Wake turbulence categories at a glance
Every aircraft trails a pair of counter-rotating vortices from its wingtips, and the heavier the aircraft the stronger those vortices are. ICAO groups aircraft into wake turbulence categories by Maximum Take-Off Weight (MTOW) so air traffic control can apply the right separation behind each one. This reference lists the four categories — Light, Medium, Heavy, and Super — with their weight bands and example aircraft, and lets you classify any aircraft from its MTOW.
How it works
The category is decided purely by certified MTOW. The bands are:
Light : MTOW <= 7,000 kg
Medium : 7,000 kg < MTOW < 136,000 kg
Heavy : MTOW >= 136,000 kg
Super : designated (A380-800, An-225)
Enter a weight in kilograms and the tool walks these bands and returns the matching code.

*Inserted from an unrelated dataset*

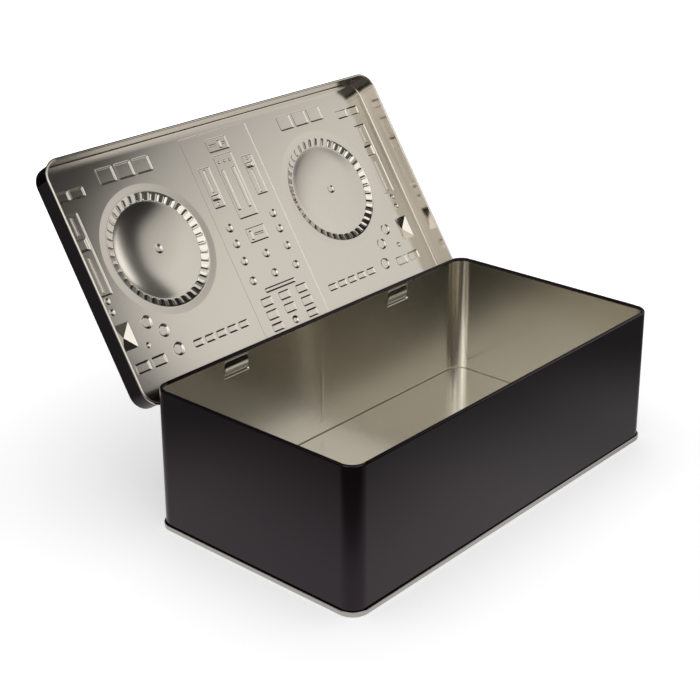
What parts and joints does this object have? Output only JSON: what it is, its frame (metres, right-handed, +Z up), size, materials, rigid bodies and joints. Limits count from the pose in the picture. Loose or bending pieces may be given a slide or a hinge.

Because the A380’s MTOW of roughly 575,000 kg sits well above any other type, a weight in that range maps to the Super band; in practice Super is assigned by type designation rather than computed weight.
Tips and notes
The single-letter codes (L, M, H, J) appear in field 9 of an ICAO flight plan. The words Heavy and Super are appended to a flightcrew’s radio callsign on first contact with each ATC unit, e.g. “Speedbird 9 Heavy”, so everyone on frequency knows to expect strong wake. Separation is greatest for a Light following a Super and least for two aircraft in the same category.